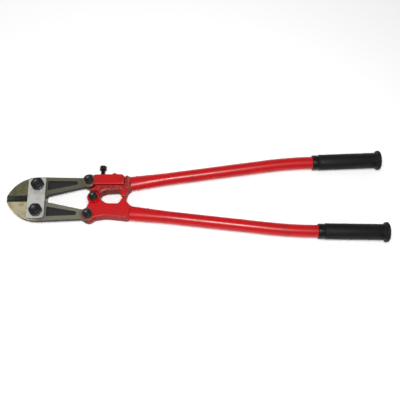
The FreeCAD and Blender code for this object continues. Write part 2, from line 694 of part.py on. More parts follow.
def tube_section(center, slope, half_width, half_height):
    """Closed oval across the tube, its width lying in the plane of the tool."""
    if abs(half_width - half_height) < 1e-6:
        curve = Part.Circle(ORIGIN, Z_AXIS, half_width)
    else:
        curve = Part.Ellipse(ORIGIN, half_width, half_height)
    wire = Part.Wire(curve.toShape())
    across = direction(slope + 90)
    along = direction(slope)
    turn = FreeCAD.Matrix(
        across.x, 0, along.x, center.x,
        across.y, 0, along.y, center.y,
        0, 1, 0, center.z,
        0, 0, 0, 1,
    )
    wire.Placement = FreeCAD.Placement(turn)
    return wire


def bend_points():
    """Start and end of the tube's bend, and its centre."""
    rise = (BEND_X - NECK_X) * math.tan(math.radians(TUBE_SLOPE))
    corner = TUBE_START + Vector(BEND_X - NECK_X, rise, 0)
    reach = BEND_RADIUS * math.tan(math.radians((TUBE_SLOPE - GRIP_SLOPE) / 2))
    start = corner - direction(TUBE_SLOPE) * reach
    end = corner + direction(GRIP_SLOPE) * reach
    return start, end, start + direction(TUBE_SLOPE - 90) * BEND_RADIUS


def grip_start():
    """Centre of the grip's mouth, on the straight end of the tube."""
    end = bend_points()[1]
    return end + direction(GRIP_SLOPE) * ((GRIP_X - end.x) / math.cos(math.radians(GRIP_SLOPE)))


def tube_core(inset):
    """Solid of the handle's path with its section made smaller by an inset."""
    start, end, bend_center = bend_points()
    swaged = TUBE_START + direction(TUBE_SLOPE) * TUBE_SWAGE_LENGTH
    radius = TUBE_RADIUS - inset
    finish = grip_start() + direction(GRIP_SLOPE) * (GRIP_LENGTH - GRIP_END_WALL)
    first = tube_section(TUBE_START, TUBE_SLOPE, *tube_half_sizes(0, inset))
    last = tube_section(swaged, TUBE_SLOPE, radius, radius)
    swage = Part.makeLoft([first, last], True, True)
    straight = Part.makeCylinder(radius, (start - swaged).Length, swaged, direction(TUBE_SLOPE))
    bend = Part.Face(tube_section(start, TUBE_SLOPE, radius, radius))
    bend = bend.revolve(bend_center, Z_AXIS, GRIP_SLOPE - TUBE_SLOPE)
    handle = Part.makeCylinder(radius, (finish - end).Length, end, direction(GRIP_SLOPE))
    return swage.multiFuse([straight, bend, handle]).removeSplitter()


def handle_tube():
    """Steel tube, swaged oval over the tang and bent parallel to the tool at the grip."""
    return tube_core(0).cut(tube_core(TUBE_WALL)).cut(tube_pins(SEAT_FIT))


def tube_pins(room):
    """Rivets across the tube and the tang, made larger by a room when they cut their holes."""
    across = direction(TUBE_SLOPE + 90)
    pins = []
    for step in TUBE_PIN_STEPS:
        center = TUBE_START + direction(TUBE_SLOPE) * step
        reach = tube_half_sizes(step / TUBE_SWAGE_LENGTH, 0)[0] + RIVET_PROUD + room
        pins.append(Part.makeCylinder(TUBE_PIN_RADIUS + room, 2 * reach, center - across * reach, across))
    return Part.makeCompound(pins)


def rivets():
    """Tube rivets with turned ends."""
    made = []
    for pin in tube_pins(0).Solids:
        rims = [edge for edge in pin.Edges if edge.Closed]
        made.append(pin.makeChamfer(RIVET_PROUD, rims))
    return Part.makeCompound(made)


def grip():
    """Rubber sleeve pushed over the tube's end, with a band at its mouth and an end flange."""
    bore = TUBE_RADIUS + SEAT_FIT
    flange = GRIP_LENGTH - GRIP_FLANGE_WIDTH
    profile = [
        (0, bore),
        (0, GRIP_MOUTH_RADIUS - GRIP_MOUTH_ROUND),
        (GRIP_MOUTH_ROUND, GRIP_MOUTH_RADIUS),
        (GRIP_BAND, GRIP_MOUTH_RADIUS),
        (GRIP_BAND + GRIP_BAND_STEP, GRIP_RADIUS),
        (flange, GRIP_RADIUS),
        (flange, GRIP_FLANGE_RADIUS - GRIP_ROUND),
        (flange + GRIP_ROUND, GRIP_FLANGE_RADIUS),
        (GRIP_LENGTH - GRIP_ROUND, GRIP_FLANGE_RADIUS),
        (GRIP_LENGTH, GRIP_FLANGE_RADIUS - GRIP_ROUND),
        (GRIP_LENGTH, 0),
        (GRIP_LENGTH - GRIP_END_WALL, 0),
        (GRIP_LENGTH - GRIP_END_WALL, bore),
        (0, bore),
    ]
    points = [Vector(step, radius, 0) for step, radius in profile]
    sleeve = Part.Face(Part.makePolygon(points)).revolve(ORIGIN, Vector(1, 0, 0), 360)
    sleeve.rotate(ORIGIN, Z_AXIS, GRIP_SLOPE)
    sleeve.translate(grip_start())
    return sleeve


def build():
    """All sub-parts by name, about the centre pivot."""
    parts = {}
    side_strap = strap()
    middle_height = STRAP_INNER + STRAP_THICKNESS / 2
    parts["top_strap"] = placed(side_strap, ORIGIN, middle_height)
    parts["bottom_strap"] = placed(side_strap, ORIGIN, -middle_height)
    upper = {
        "jaw": jaw(),
        "jaw_bolt": jaw_bolt(),
        "jaw_nut": placed(nut(JAW_BOLT_FLATS, JAW_NUT_HEIGHT, JAW_BOLT_RADIUS), JAW_PIVOT, -STRAP_OUTER),
        "pivot_bolt": pivot_bolt(REAR_PIVOT),
        "pivot_nut": pivot_nut(REAR_PIVOT),
        "tube": handle_tube(),
        "tube_rivets": rivets(),
        "grip": grip(),
    }
    for name, shape in upper.items():
        parts["upper_" + name] = shape
        parts["lower_" + name] = mirrored(shape)
    parts["upper_bracket"] = upper_bracket()
    parts["lower_bracket"] = lower_bracket()
    parts["adjuster_arm"] = adjuster_arm()
    parts["arm_pin"] = arm_pin()
    parts["adjusting_screw"] = adjusting_screw()
    parts["clamp_screw"] = clamp_screw()
    parts["center_bolt"] = pivot_bolt(ORIGIN)
    parts["center_nut"] = pivot_nut(ORIGIN)
    return parts


def main():
    """Write every sub-part, moved so that the tool stands on Z = 0 about the middle of its box."""
    parts = build()
    box = Part.makeCompound(list(parts.values())).optimalBoundingBox()
    shift = Vector(-(box.XMin + box.XMax) / 2, -(box.YMin + box.YMax) / 2, -box.ZMin)
    os.makedirs("parts", exist_ok=True)
    for name, shape in parts.items():
        shape.translate(shift)
        shape.exportStep(os.path.join("parts", name + ".step"))
    print("parts", len(parts), "box", box.XLength, box.YLength, box.ZLength)
    print("centre pivot at", shift.x, shift.y, shift.z)


main()
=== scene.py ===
"""Long-handled bolt cutters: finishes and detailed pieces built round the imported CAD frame."""

import json
import logging
import math
from dataclasses import dataclass
from enum import Enum

import bmesh
import bpy
from mathutils import Matrix, Vector, noise


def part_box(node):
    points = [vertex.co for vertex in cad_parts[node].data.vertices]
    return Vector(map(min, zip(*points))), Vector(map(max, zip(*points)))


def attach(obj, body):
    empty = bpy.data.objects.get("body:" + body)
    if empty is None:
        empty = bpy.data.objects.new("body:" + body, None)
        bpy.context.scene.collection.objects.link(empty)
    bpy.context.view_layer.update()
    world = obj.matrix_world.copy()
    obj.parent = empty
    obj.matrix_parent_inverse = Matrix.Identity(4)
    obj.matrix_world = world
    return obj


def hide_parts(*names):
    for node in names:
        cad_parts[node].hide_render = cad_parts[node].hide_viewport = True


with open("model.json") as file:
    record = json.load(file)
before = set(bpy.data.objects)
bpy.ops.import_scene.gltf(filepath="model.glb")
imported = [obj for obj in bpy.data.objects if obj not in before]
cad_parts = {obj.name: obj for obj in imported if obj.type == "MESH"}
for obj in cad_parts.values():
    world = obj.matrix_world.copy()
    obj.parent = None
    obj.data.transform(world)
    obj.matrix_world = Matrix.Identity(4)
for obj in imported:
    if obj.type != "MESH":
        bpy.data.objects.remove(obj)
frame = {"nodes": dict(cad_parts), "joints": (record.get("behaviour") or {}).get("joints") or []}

Tree = bpy.types.NodeTree
Node = bpy.types.Node
Socket = bpy.types.NodeSocket
Piece = bpy.types.Object
Work = bmesh.types.BMesh
Pair = tuple[float, float]

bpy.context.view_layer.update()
LOG = logging.getLogger("bolt_cutters")
MM = 0.001
# Half the thickness of the jaws and the height of their mid-plane, in metres
MID_HEIGHT = 20.2 * MM
JAW_HALF = 7.0 * MM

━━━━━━

• Aim of the exercise:
Scan the material above. Extract every line in which the word "True" occurs.

• Task solution:
    swage = Part.makeLoft([first, last], True, True)
    os.makedirs("parts", exist_ok=True)
        cad_parts[node].hide_render = cad_parts[node].hide_viewport = True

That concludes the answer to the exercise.